Donovan has not leveled any accusations of wrongdoing by the Bennington Police Department or its chief, Paul Doucette. But while Donovan’s investigation into the case is still young, he says one thing is evident:
“For whatever reason, there was a breakdown in Bennington. I think that’s clear. I think that’s what we can agree with right now,” Donovan said. “As to the reasons why, let us conduct our investigation. I think there’s larger issues here at play.”
"For whatever reason, there was a breakdown in Bennington. I think that's clear. I think that's what we can agree with right now. As to the reasons why, let us conduct our investigation. I think there’s larger issues here at play." — Attorney General TJ Donovan
Asked Monday whether he has any concerns with the way Doucette has handled the investigation, Donovan said: “I’m really focused on what we can do to conduct a thorough investigation.”
Doucette said in an email that he regretfully would not be able to comment for this story. He did say that in his 29-year career with the Bennington Police Department, he has “never been accused of not doing my job.”

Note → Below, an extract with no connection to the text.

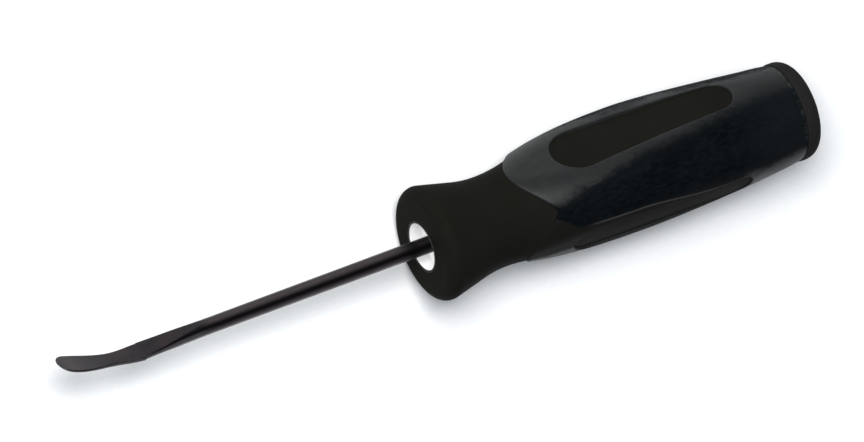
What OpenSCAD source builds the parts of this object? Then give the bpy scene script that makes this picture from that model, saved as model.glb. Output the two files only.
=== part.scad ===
// Seal removal tool: a forged blade with a bent spatula tip in a three-sided, two-material handle.
// The axis of the tool runs along X, with the tip at -X and the butt at +X.
// The tool lies on its flared nose and on the flat side of the handle.
// Places along the tool are distances from the nose face, positive towards the butt.

/* [Overall] */
// Length of the whole tool, from the tip of the blade to the butt
tool_length = 214.5; // [175:0.5:260]
// Length of the handle, from the nose face to the butt
handle_length = 110; // [90:0.5:135]

/* [Nose] */
// Largest radius of the flared nose
flare_radius = 15; // [12.5:0.1:18]
// Radius that rounds the rim of the nose face
rim_round = 3; // [1.5:0.1:5]
// Radius of the hollow curve between the flare and the waist
waist_curve = 29.1; // [15:0.1:60]
// Radius of the handle at its waist
waist_radius = 11.9; // [9.9:0.1:14.3]
// Place of the waist
waist_place = 19.6; // [16:0.1:24]
// Radius of the hollow curve behind the waist
waist_sweep = 41; // [30:1:60]

/* [Three-sided grip] */
// Distance from the waist to the grip's front edge, halfway between its points and its bays
grip_setback = 8.8; // [7.5:0.1:12]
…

The push to have Donovan’s office take over the case wasn’t necessarily driven by concerns over the job the Bennington Police Department was doing. Bennington County Sen. Brian Campion was among several local legislators who asked Donovan to assume the investigation.
“When these kinds of attacks and threats are made against someone, particularly in a racial profiling kind of way," Campion said, "I think we need to have the attorney general take a very serious look at it."
Campion, however, said it was the severity of Morris’ allegations that drove his request.
“I have every reason to believe that the Bennington PD was doing an adequate job. It was really the belief that it needed to rise to the level of the Attorney General’s Office,” Campion said.
"I have every reason to believe that the Bennington PD was doing an adequate job. It was really the belief that it needed to rise to the level of the Attorney General's Office." — Bennington County Sen. Brian Campion
In a public written response to Morris’ criticism, issued last week, Doucette detailed the chronology of his department’s work on the case. Doucette said he proactively reached out to Morris to inquire about the latest round of alleged threats being made against her.
But he said Morris and her husband refused to provide passwords to the computers on which the alleged threats had been made. And based on the evidence at hand, and in consultation with the county state’s attorney, Doucette says there wasn’t enough to charge anyone with a crime.
Tabitha Pohl-Moore, the Vermont director of the NAACP, said Doucette’s response missed the mark.
“A lot of the things he said were very victim-blaming and putting ... the onus back on Kiah,” Pohl-Moore said. “A lot of what I heard and read in his comments was gaslighting. The 'it’s not as bad as it looks or feels. It’s being blown out of proportion. She didn’t do what she was supposed to, so we couldn’t do anything.'"
James Lyall, executive director of the Vermont chapter of the American Civil Liberties Union, said he’s not familiar with the specifics of Morris’ case — but his office has been watching the Bennington Police Department.
The ACLU has a civil case pending against the Bennington Police Department, alleging “department-wide systemic racial bias in Bennington policing.”
The ACLU has a civil case pending against the Bennington Police Department, alleging "department-wide systemic racial bias in Bennington policing."
The ACLU filed suit after the Vermont Supreme Court ruled that Bennington police had violated an African-American man’s Fourth Amendment rights against unreasonable search and seizure.
“Part of the evidence in that lawsuit shows that 22 of 24 Bennington police officers are making disproportionate stops of people of color, disproportionate searches,” Lyall said.
Those stats are from a study by University of Vermont professor Stephanie Seguino. Of the 29 Vermont police agencies studied in that report, Bennington also had the second-highest rate of disparity for stops of black drivers, when compared to their share of the population.
Lyall said those kinds of statistics are bound to raise questions about whether people of color in Bennington are getting a fair shake. Donovan said confidence among people of color in their law enforcement officials is a statewide concern.
“At the end of the day people may disagree with whatever decisions we make, but they have to trust the process, and there has to be public trust in law enforcement,” Donovan said. “And what that requires is that we listen to people, and we have an open and inviting process where people can go to law enforcement in the first place.”
Disclosure: American Civil Liberties Union is a VPR underwriter.